Go to the settings App for whatever version of Windows you are on and search for locale.

The Windows app is an inhouse application which uses Actian-Zen SQL.
The data is exported to simple ASCII in a tab delimited format similar to CSV.

And you know it is ASCII for a fact?

Those files are then imported into the PostgreSQL table using COPY.
Importing the data is not an issue.
I am able to load all the data without any problems, even into 1 table which 
ends up with about 1.2 billion records.
But when I try to update the data in that table I get many errors, essentially 
crashes.

Repeating what has been asked and answered it not really going anywhere.

There may be some control characters (garbage) in the data but that should not 
crash postgresql, especially if it can import the data without issues.

Unless it does.

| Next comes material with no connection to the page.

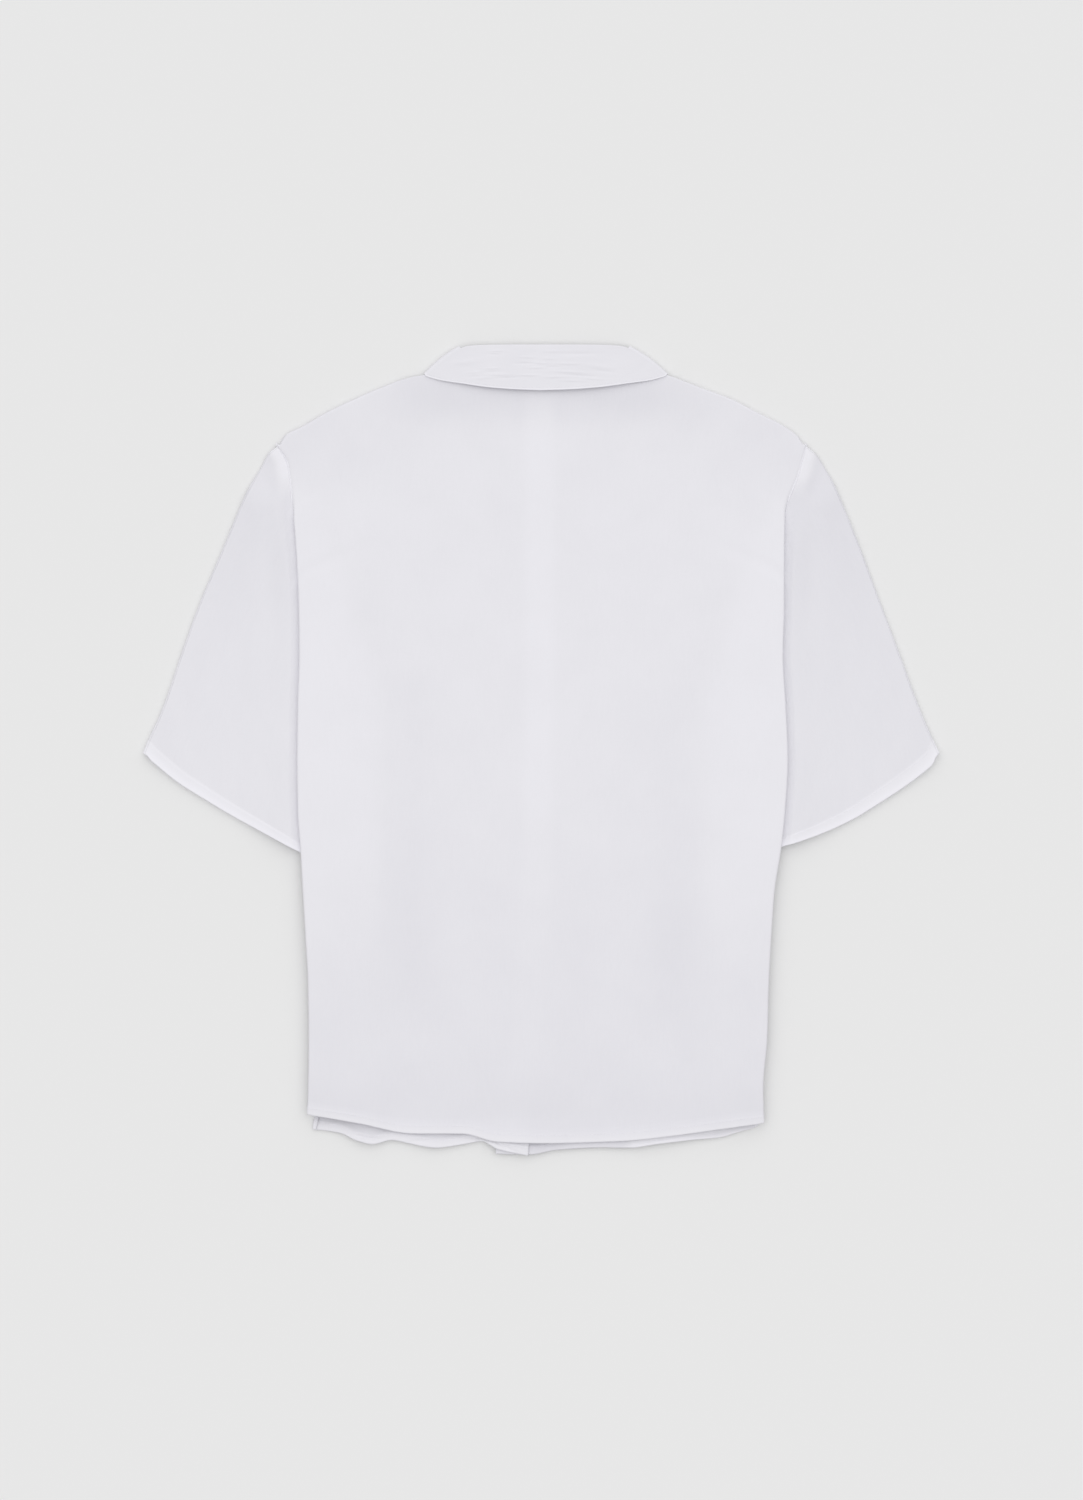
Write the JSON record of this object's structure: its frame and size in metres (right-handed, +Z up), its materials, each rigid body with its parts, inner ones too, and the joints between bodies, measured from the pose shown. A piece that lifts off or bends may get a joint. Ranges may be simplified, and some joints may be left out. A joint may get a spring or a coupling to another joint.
{
  "type": "short-sleeve shirt laid flat",
  "caption": "Crinkled cotton short-sleeve shirt with a fold-over collar, laid flat with its back up, fronts closed by buttons beneath.",
  "frame": {"origin": "centre of the garment's outline, on the surface that it lies on", "axes": "+Z up from the surface through the fronts to the back, +Y from the hem to the collar, +X to the right as seen from above, which is the wearer's right"},
  "size_m": [0.7325, 0.7453, 0.0103],
  "materials": {
    "cloth": "matte crinkled cotton gauze, near white with a faint lavender tint",
    "button": "smooth, softly glossy"
  },
  "bodies": {
    "root": {"back_panel": "cloth", "front_left": "cloth", "front_right": "cloth", "sleeve_left": "cloth", "sleeve_right": "cloth", "collar": "cloth", "button_1": "button", "button_2": "button", "button_3": "button", "button_4": "button", "button_5": "button", "button_6": "button"}
  },
  "joints": []
}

That is the point of the questions, getting to what is actually causing the issue. Until the problem can be boiled down to a reproducible test case there really is not much hope of anything more then the the 'yes you have a problem' answer. And there is a difference between dumping data into a table and then doing an UPGRADE where the data strings are manipulated by functions.

Anyway, I hope I answered your questions.
Thanks for your help.



On Sunday, April 14th, 2024 at 4:28 PM, Adrian Klaver 
<adrian.kla...@aklaver.com> wrote:



On 4/14/24 13:18, jack wrote:

The CSV files are being produced by another system, a WIndows app on a
Windows machine. I then copy them to a USB key and copy them onto the
ubuntu machine. The data is then imported via the COPY command.


The app?

The locale in use on the Windows machine?

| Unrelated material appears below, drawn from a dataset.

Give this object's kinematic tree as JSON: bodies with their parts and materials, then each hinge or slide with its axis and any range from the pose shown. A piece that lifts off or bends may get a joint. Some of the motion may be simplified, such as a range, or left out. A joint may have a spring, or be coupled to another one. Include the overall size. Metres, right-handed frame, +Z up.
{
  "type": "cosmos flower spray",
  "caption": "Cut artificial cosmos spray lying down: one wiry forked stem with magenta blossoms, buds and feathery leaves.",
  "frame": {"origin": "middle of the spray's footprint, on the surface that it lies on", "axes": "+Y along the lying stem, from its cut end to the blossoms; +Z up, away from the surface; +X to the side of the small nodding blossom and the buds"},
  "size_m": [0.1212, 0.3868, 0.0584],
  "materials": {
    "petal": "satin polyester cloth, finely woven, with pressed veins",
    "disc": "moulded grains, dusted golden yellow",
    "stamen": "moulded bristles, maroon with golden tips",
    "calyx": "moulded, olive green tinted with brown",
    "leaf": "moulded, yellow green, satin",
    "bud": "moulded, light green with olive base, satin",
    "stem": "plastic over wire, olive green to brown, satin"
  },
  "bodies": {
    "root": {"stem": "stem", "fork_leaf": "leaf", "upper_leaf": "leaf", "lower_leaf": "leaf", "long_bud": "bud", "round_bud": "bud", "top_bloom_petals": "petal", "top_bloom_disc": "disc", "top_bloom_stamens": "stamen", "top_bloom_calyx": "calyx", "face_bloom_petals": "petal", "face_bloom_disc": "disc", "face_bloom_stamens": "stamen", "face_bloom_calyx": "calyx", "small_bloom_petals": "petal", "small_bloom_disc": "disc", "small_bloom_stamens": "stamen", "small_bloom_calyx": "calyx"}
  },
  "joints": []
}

The locale in use in the database?

COPY master (field01,field02..fieldX) FROM '/data/file.text' DELIMITER E'\t'
The fields are tab delimited.

But importing the data works. I can get all the data into a single table
without any problems. The issue is only when I start to update the
single table. And that is why I started using smaller temporary tables
for each CSV file, to do the updates in the smaller tables before I move
them all to a single large table.


The import is just dumping the data in, my suspicion is the problem is
related to using string functions on the data.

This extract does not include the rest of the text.